Even the wilderness of today is not as wild as it seems. From microplastics and heavy metals pollution to kelp bed deforestation, fisheries collapse and climate change, human influence touches every corner of the planet and every other organism that shares it with us. Our troubled relationship with the natural world is the study of ecology writer J.B. MacKinnon’s 2013 book, The Once and Future World. MacKinnon provides countless examples of loss to illustrate the vastly diminished natural wealth of Earth today—what he calls a 10 Percent World.
Popular opinion holds that some unspecified natural disaster will eventually convince us to change our ruinous ways. But MacKinnon argues that we are right now living in the midst of an ecological catastrophe thousands of years in the making, and we scarcely notice it. As our choices have changed the natural world around us, we’ve changed with it. We’ve excused, permitted, adapted—and then we’ve forgotten. If you are unaware that whales once swam in your local waters, their absence seems perfectly natural.
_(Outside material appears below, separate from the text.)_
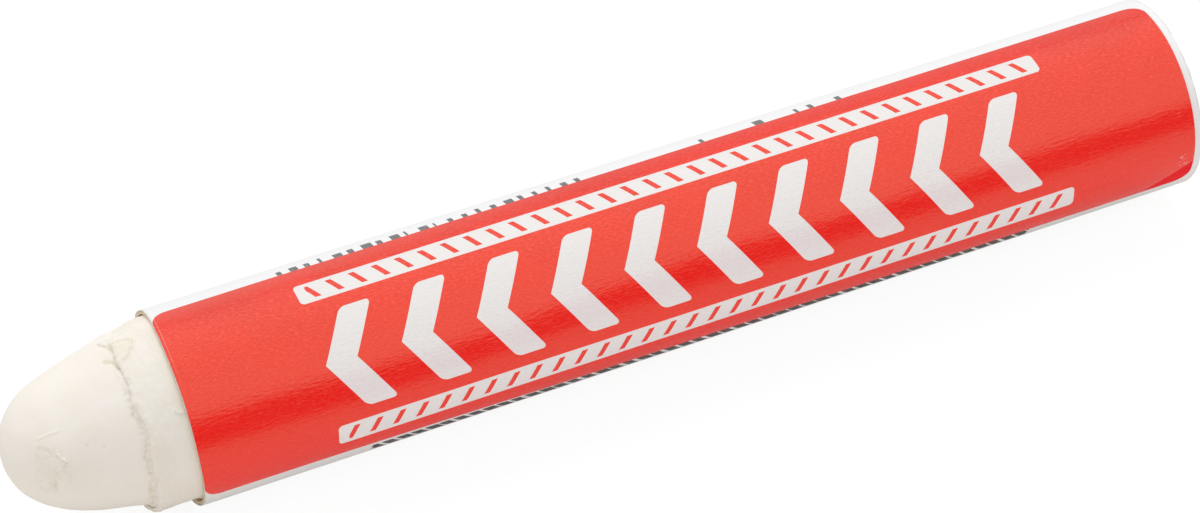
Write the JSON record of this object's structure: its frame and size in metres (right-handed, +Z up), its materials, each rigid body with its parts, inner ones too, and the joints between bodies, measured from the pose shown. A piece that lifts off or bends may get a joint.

As of 2008, more people worldwide live in cities than not. Nature is increasingly distant and abstract, so it’s even easier to overlook its decline. That the root of the term “ecology” is from the ancient Greek oikos, or house, seems like a historical oddity rather than an indisputable truth: The living planet is our home. Former editor of Adventure Kayak Tim Shuff has written about the transformative power of even a brief wilderness sojourn. “I felt like I was indeed on a planet, not wrapped up in a city or house, but under the blue sky on the round earth, listening to the breath of the wind in the boughs of the white pine and the sound of the water lapping on rocks.”
Economic arguments have been made to place a dollar value on wilderness, but ultimately that’s not the point. We conserve it because we like it, and we like how it makes us feel. How do we get more people to share these feelings? By sharing the pleasure we take in our remaining 10 percent. Like my friend Hannah. On a recent paddling trip in a popular park, she was enjoying the solitude of a private island campsite when a flotilla of noisy kids and sunburned dads pulled up at the shore. Would she mind sharing the island with their group, one of the dads asked? Every summer they traveled all the way from Texas to camp on this same island, it had become a touchstone of a family pilgrimage back to nature.
She graciously invited them ashore. Her reward: a Wonder-Bread-and- Hershey-bar s’more sandwich, and an opportunity. If the nature that we live with is a choice, then each of us could use a reminder what our options are.